The conflict over water in Sangli partly reflects a generic problem, said Pratap Asbe, a veteran Marathi journalist and a prolific writer on the water crisis in Maharashtra. There is a collapse of law and governance, when it comes to sharing water, he said.
“Areas which are irrigated first are reluctant to help neighbouring regions that struggle to find even drinking water,” said Asbe. Unless the government prioritizes drinking water, and implements norms strictly, water-related conflicts will rise, he added.
The lack of irrigation projects in Atpadi is only part of its problem. Another key reason is the absence of systematic water conservation efforts in the drought-prone region. Poor groundwater management is an attribute Atpadi shares with large parts of India that are witnessing a sharp depletion in aquifer levels.
“We could have at least saved water for drinking needs, if the government had designed norms to control water usage last year itself,” said Kulkarni. “Instead, big farmers in connivance with government officials extracted as much water as they could from ponds and lakes.”
“The Tembhu project may never materialize,” said water activist Sampatrao Pawar. “Atpadi should focus on conservation and changes in the cropping pattern,” he adds. Pawar has made his village Balawadi, an hour away from Atpadi, self-reliant in water through such efforts.

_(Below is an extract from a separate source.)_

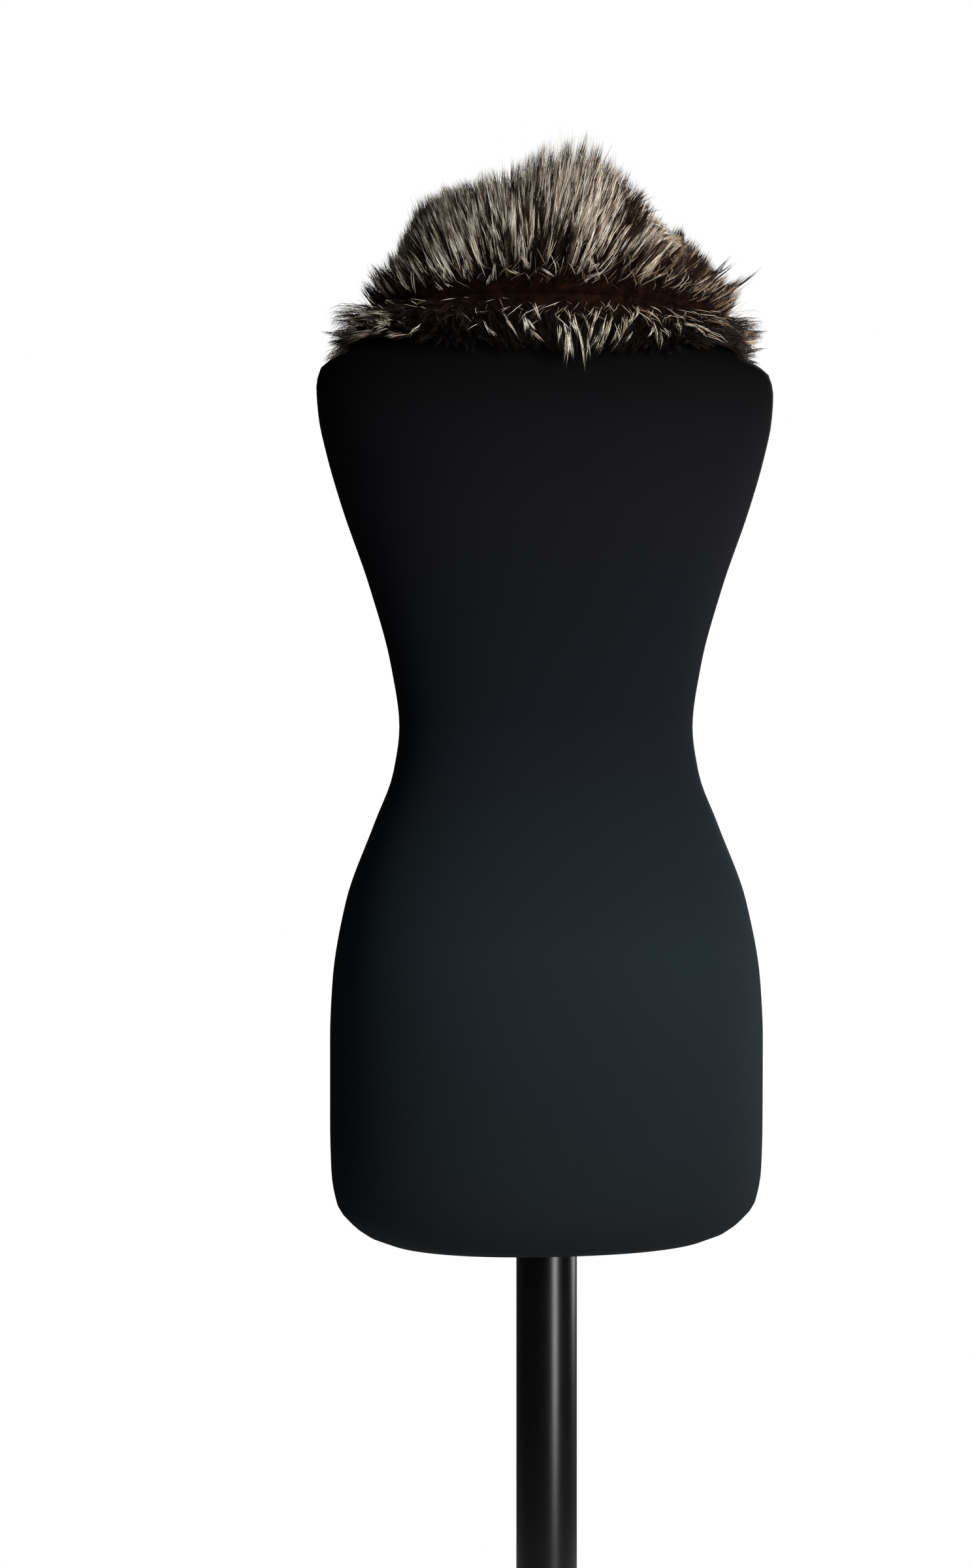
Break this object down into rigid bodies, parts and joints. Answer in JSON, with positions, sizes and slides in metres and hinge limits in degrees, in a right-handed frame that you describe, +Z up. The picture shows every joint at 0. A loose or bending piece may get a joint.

Nobody seems to be interested in a permanent solution to the water crisis, said Satish Bhinge, who heads Atpadi’s local journalists’ association. “While villagers in Atpadi are anxiously waiting for the rains to end their distress, the government too lies in wait, but with a different motive,” said Bhinge. “The government expects the rains to douse the discontent so that they do not have to face tough questions that people here are asking.”